Just as the savage must wrestle with nature, in order to satisfy his wants… so civilized man has to do it, and he must do it in all the forms of society and under all possible modes of production. With his development the realm of natural necessity expands because his wants increase; but at the same time the forces of production increase, by which these wants are satisfied. The freedom in this field cannot consist of anything else but of the fact that socialized man, the associated producers, regulate their interchange with nature rationally, bring it under their common control, instead of being ruled by it as by some blind power; they accomplish their task with the least expenditure of energy and under conditions most adequate to their human nature and most worthy of it. But it always remains a realm of necessity. Beyond it begins the development of human power, which is its own end, the true realm of freedom, which, however, can flourish only upon that realm of necessity as its basis. (Fromm, 60)

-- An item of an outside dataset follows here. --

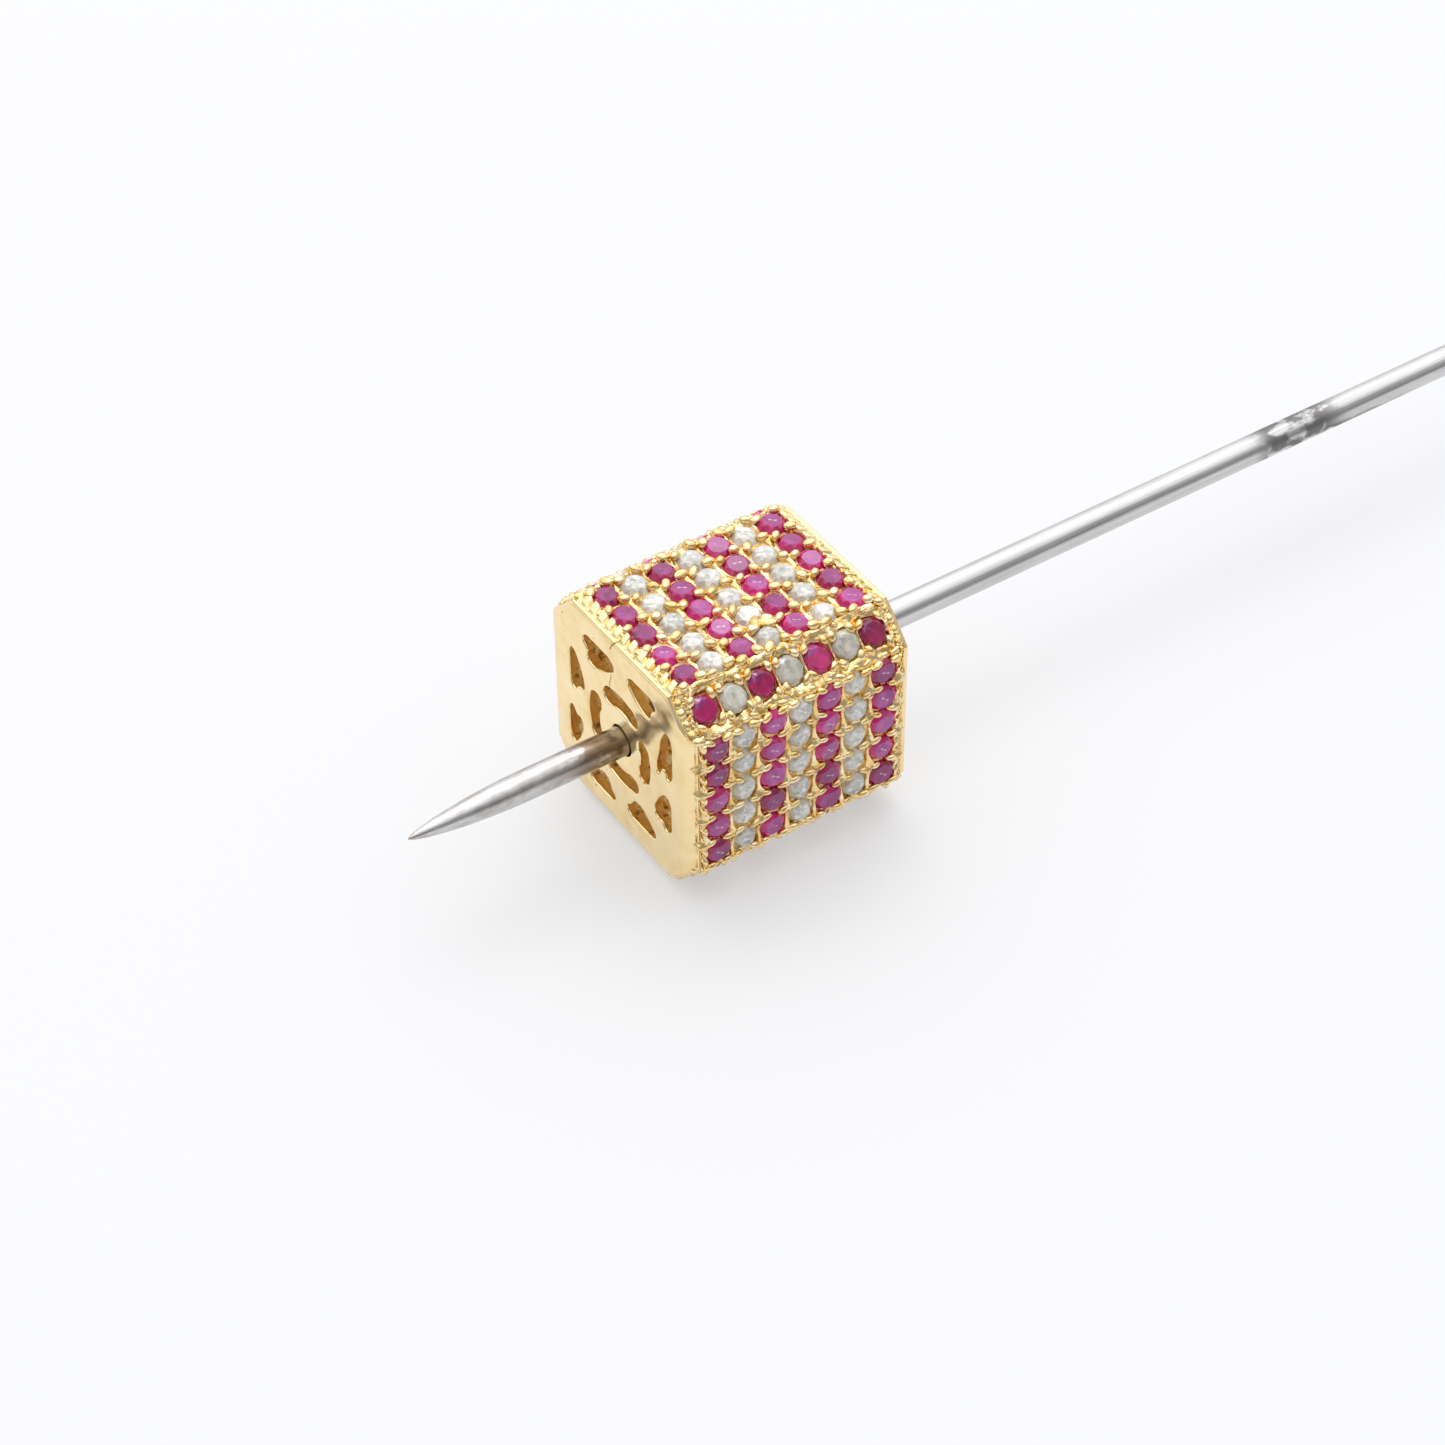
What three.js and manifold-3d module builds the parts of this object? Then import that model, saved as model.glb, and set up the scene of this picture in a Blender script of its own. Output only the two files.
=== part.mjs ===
// A hat pin: a pointed steel stem carrying a cube-shaped gold bead set with stones.
// Units are millimetres and +Z is up. +X runs along the stem, from its point to its head.
// The origin lies under the middle of the pin's length, on the surface that the bead rests on.
import * as THREE from "three";
import { mergeVertices } from "three/addons/utils/BufferGeometryUtils.js";
import Module from "manifold-3d";

const wasm = await Module();
wasm.setup();

// ---- Driving dimensions ----

// Steel stem. Its head is upset from the same wire and has a flat end.
const PIN_LENGTH = 70;
const STEM_RADIUS = 0.65;
const POINT_LENGTH = 5.6;
const HEAD_RADIUS = 1.2;
const HEAD_RIM = 0.5;
const HEAD_CROWN = 0.2;
const HEAD_NECK = 0.7;
const BEAD_FROM_POINT = 15.37;

// Rows of stones. A ring goes once round the bead: five stones on each face, one on each edge.
const RING_COUNT = 7;
const RING_PITCH = 1.35;
const COLUMN_COUNT = 5;
const COLUMN_PITCH = 1.407;
const FACE_TABLE_LEVEL = 5.324;
const EDGE_TABLE_LEVEL = 6.266;

// One stone, cut with eight sides.
const STONE_SIDES = 8;
const STONE_WIDTH = 1.15;
const TABLE_WIDTH = 0.72;
const CROWN_HEIGHT = 0.22;
const PAVILION_DEPTH = 0.54;
const SETTING_GAP = 0.03;
const STRIP_WIDTH = 0.24;
const STRIP_THICKNESS = 0.08;

// Bead metal. A level is a distance from the bead's axis.
const METAL_BELOW_TABLE = 0.104;
const GRAIN_TOP = 5.4;
const GRAIN_WIDTH = 0.3;
const GRAIN_HEIGHT = 0.35;
const EDGE_GRAIN_OFFSET = 0.86;
const EDGE_GRAIN_PROUD = 0.04;
const PAVE_HALF_LENGTH = 4.8;
const BAND_LEVEL = 5.1;
const BAND_LENGTH = 0.28;
const BEAD_HALF_LENGTH = 5.35;
const CAVITY_LEVEL = 4.15;
const CAVITY_EDGE_LEVEL = 5.1;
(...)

Marx paints a picture of socialism where humans produce rationally rather than in an alienated way. That is, they produce for themselves what they want, not necessarily what the capitalist would profit by the most. They produce associatively, which may or may not be competitive, but without the ruthless competition of capitalism. This clearly rules out the possibility of a state-run, bureaucratic socialism. The individual must be the central agent and the goal of socialism. Socialism then is merely meant to alleviate human beings from the struggle with nature, and so allow us to create ourselves for ourselves. Socialism will be known when economics serves the needs of society the same way it serves the needs of capitalists under capitalism. For Marx and Wilde, socialism is a machine for serving the basest of human needs, our animal needs. It is not here to tell us how to satisfy them, only to ensure that they get satisfied.